In a lot of movies, there’s always this intense scene featuring a techie soldering a piece of metal on a motherboard. We’re sure you’ve come across such a scene before.
Soldering isn’t limited to electrical applications, though. It’s now being used in a variety of fields, from plumbing to jewelry making.
You’ve come to the right place if you’re new to soldering and need help understanding how you can use it. We’ll answer all your burning questions, from how soldering works to what soldering paste is.
Let’s get started!
What Does Soldering Mean?
Simply, soldering is the process of fusing a metal alloy (solder) with one or more metal parts. The connection between the two metals can be electrical, mechanical, or both. This makes it very popular in a wide range of industries.

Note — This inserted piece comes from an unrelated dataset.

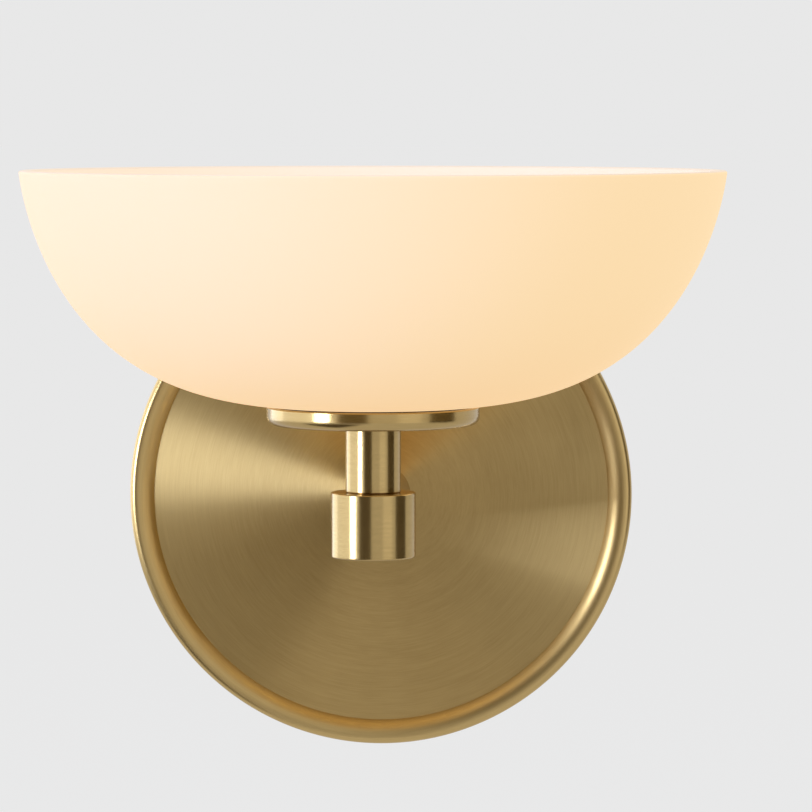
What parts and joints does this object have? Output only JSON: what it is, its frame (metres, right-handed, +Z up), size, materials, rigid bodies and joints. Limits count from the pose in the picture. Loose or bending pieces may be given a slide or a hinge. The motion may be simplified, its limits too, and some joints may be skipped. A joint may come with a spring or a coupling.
{
  "type": "uplighter wall sconce",
  "caption": "Wall uplighter: an open opal glass bowl on a short brass stem, held out from a round dished back plate by a straight arm.",
  "frame": {"origin": "on the wall, at the centre of the bracket's slot pattern, which is the arm's axis", "axes": "+Z up, +Y into the wall, -Y out into the room, +X to the right of someone facing the light"},
  "size_m": [0.165, 0.1825, 0.1466],
  "materials": {
    "plate_brass": "satin aged brass, brushed in circles",
    "tube_brass": "satin aged brass, brushed round the turned parts",
    "bare_brass": "bare machined brass",
    "opal_glass": "satin opal glass, lit from inside",
    "zinc_steel": "zinc-plated steel",
    "dark_steel": "blackened steel",
    "green_steel": "green passivated steel",
    "tinned_copper": "tinned copper",
    "nickel_pins": "nickel-plated wire",
    "black_plastic": "moulded nylon",
    "cap_plastic": "moulded plastic",
    "green_plastic": "moulded plastic",
    "black_insulation": "silicone insulation",
    "white_insulation": "silicone insulation",
    "green_insulation": "silicone insulation",
    "gasket_rubber": "moulded rubber",
    "washer_fibre": "soft silicone washer",
    "holder_ceramic": "glazed steatite ceramic",
    "lamp_ceramic": "white ceramic lamp foot",
    "frosted_lamp": "frosted, lit"
  },
  "bodies": {
    "wall_mount": {"mounting_bracket": "zinc_steel", "ground_screw": "green_steel"},
    "fixture": {"back_plate": "plate_brass", "screw_bosses": "bare_brass", "side_screws": "dark_steel", "ground_terminal": "tinned_copper", "arm_lock_washer": "zinc_steel", "arm_nut": "bare_brass", "arm_pipe": "bare_brass", "pipe_bushing": "black_plastic", "arm_sleeve": "tube_brass", "collar": "tube_brass", "stem_pipe": "bare_brass", "stem_sleeve": "tube_brass", "fitter_cup": "tube_brass", "fitter_sleeve": "bare_brass", "lower_gasket": "gasket_rubber", "holder_bracket": "zinc_steel", "stem_lock_washer": "zinc_steel", "stem_nut": "bare_brass", "holder_screws": "zinc_steel", "lampholder": "holder_ceramic", "lampholder_contacts": "tinned_copper", "live_lead": "black_insulation", "neutral_lead": "white_insulation", "ground_lead": "green_insulation", "live_cap": "cap_plastic", "neutral_cap": "cap_plastic", "ground_cap": "green_plastic"},
    "shade": {"glass_shade": "opal_glass"},
    "clamp_washer": {"upper_washer": "washer_fibre"},
    "clamp_ring": {"shade_ring": "bare_brass"},
    "lamp": {"lamp_base": "lamp_ceramic", "lamp_bulb": "frosted_lamp", "lamp_pins": "nickel_pins"}
  },
  "joints": [
    {"name": "fixture_pull", "type": "slide", "parent": "wall_mount", "child": "fixture", "axis": [0, -1, 0], "range_m": [0, 0.03]},
    {"name": "shade_lift", "type": "slide", "parent": "fixture", "child": "shade", "axis": [0, 0, 1], "range_m": [0, 0.06]},
    {"name": "washer_rise", "type": "slide", "parent": "shade", "child": "clamp_washer", "axis": [0, 0, 1], "range_m": [0, 0.00455]},
    {"name": "ring_turn", "type": "hinge", "parent": "clamp_washer", "child": "clamp_ring", "pos_m": [0, -0.1, 0.035], "axis": [0, 0, 1], "range_deg": [0, 1080]},
    {"name": "lamp_pull", "type": "slide", "parent": "fixture", "child": "lamp", "axis": [0, 0, 1], "range_m": [0, 0.035]}
  ],
  "couplings": [
    {"joint": "washer_rise", "follows": "ring_turn", "m_per_rad": 0.00023873}
  ]
}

Soldering is viewed as a basic skill in the electronics industry, seeing as it helps form electrical connections, especially when it comes to fixing joints/tips on a printed circuit board (PCB).
It’s also a common method used by plumbers to join copper pipes. What’s more, jewelers can use it to join the ends of an accessory or even repair one.
It’s easy to desolder a fusion if you want. By using proper techniques, you can easily separate the metal parts. This allows for more trial and error in some fields as well as a range of options for customizations in other fields.
What Are the Basic Soldering Components?
Before getting into the process, we’ll go over the main components of soldering so you have a better understanding of their roles:
The solder is a low-melting alloy that’s either tin-lead or lead-free. Tin-lead solders were popular back in the day. However, their use has been limited since the lead ban went into effect in 1986. You see, lead causes serious health problems and has a negative impact on the environment.
Following that, lead-free solders were manufactured using other metals such as silver, copper, brass, tin, nickel, or bismuth. On a side note, the application of solders is determined by the metal ratio in the alloy.
Solder is the fusible alloy that we melt to adhere to metal pieces. Then, as it cools, it forms a strong bond. Bonds can have electrical properties that aid in the completion of an electric circuit. They can also have mechanical characteristics only that are mainly used for adhesion purposes.
Interestingly, the word “solder” is derived from the Latin word “solidare.” This word means to combine two things into one and create something stronger or more solid.
Flux is a liquid injected into the core of a solder wire. Rosin (type R) flux is the type of flux used in solders. It acts as a surface cleaner during soldering, removing any small particles that could cause an imperfect joint. It also keeps molten solder from oxidizing.
A word of caution: the fumes produced by soldering are caused by the flux burning away. These fumes are extremely dangerous. So always work in a well-ventilated area and follow all safety precautions.
We like to think of this tool as a middleman. A soldering iron is a hand tool used to heat solder, which in return facilitates the connection of two metals.
The soldering iron has an insulated handle and a metal tip that transfers heat. It resembles and feels like holding an enlarged pen.
This tool is available in a variety of shapes and sizes, but most of them are powered by electricity. Besides, it usually comes with temperature controllers, giving you more control over the temperature you want to obtain.
How Does the Soldering Process Work?
You might presume that, because soldering is used in several industries, it must be complicated. That’s not the case. It’s a simple process that can be mastered with a “practice makes perfect” mindset.
After knowing the functions of each component, all we have to do now for the process is connect the dots:
-Heat the iron above the solder melting point, which is approximately 600 to 700°F.
-Clean the iron’s tip with a wet sponge or brass sponge to remove any oxidation.
-Place the solder on one end of the metal piece and the iron on the other.
-When finished, remove the solder before the iron.
-Allow the fused section to cool for a few seconds.
What Is Soldering Paste?
Soldering paste, also known as solder paste flux, functions as an adhesive in the same way that solder wire does.
It’s mostly used in PCBs to secure mount devices to the board’s surface and pads while also establishing an electrical and mechanical connection.
Naturally, because it’s a paste, its composition and process differ. Solder paste consists of two main components: solder particles in the form of powder and flux.
In terms of weight, a typical solder paste contains 90% solder particles and 10% flux, whereas, in terms of volume, the ratio is 45% solder and 55% flux.
The powder is made up of tiny spherical metallic particles of varying sizes. Their size is measured in microns on a scale that gets smaller as you move up the ranks.
Solder powder also contains chemicals, such as activators, and alloy compositions in varying ratios.
To sum up, there are several types of solder pastes that are used for different applications. The key distinction between each type is the size of the metallic particles as well as the different percentages of chemicals and metals.
Flux cleans the surface of dust, debris, and oxidation to ensure perfect bonding. It also acts as a temporary adhesive. Its gel-like consistency aids in keeping metal parts intact while you work on fusing them.
For us, soldering is the perfect example of “easy does it.” As you can see, the process doesn’t call for much. However, for it to work, you need to be focused and organized.
Finally, we hope that by now you’ve learned the answers to “What does soldering mean?” and “What is soldering paste?” by heart.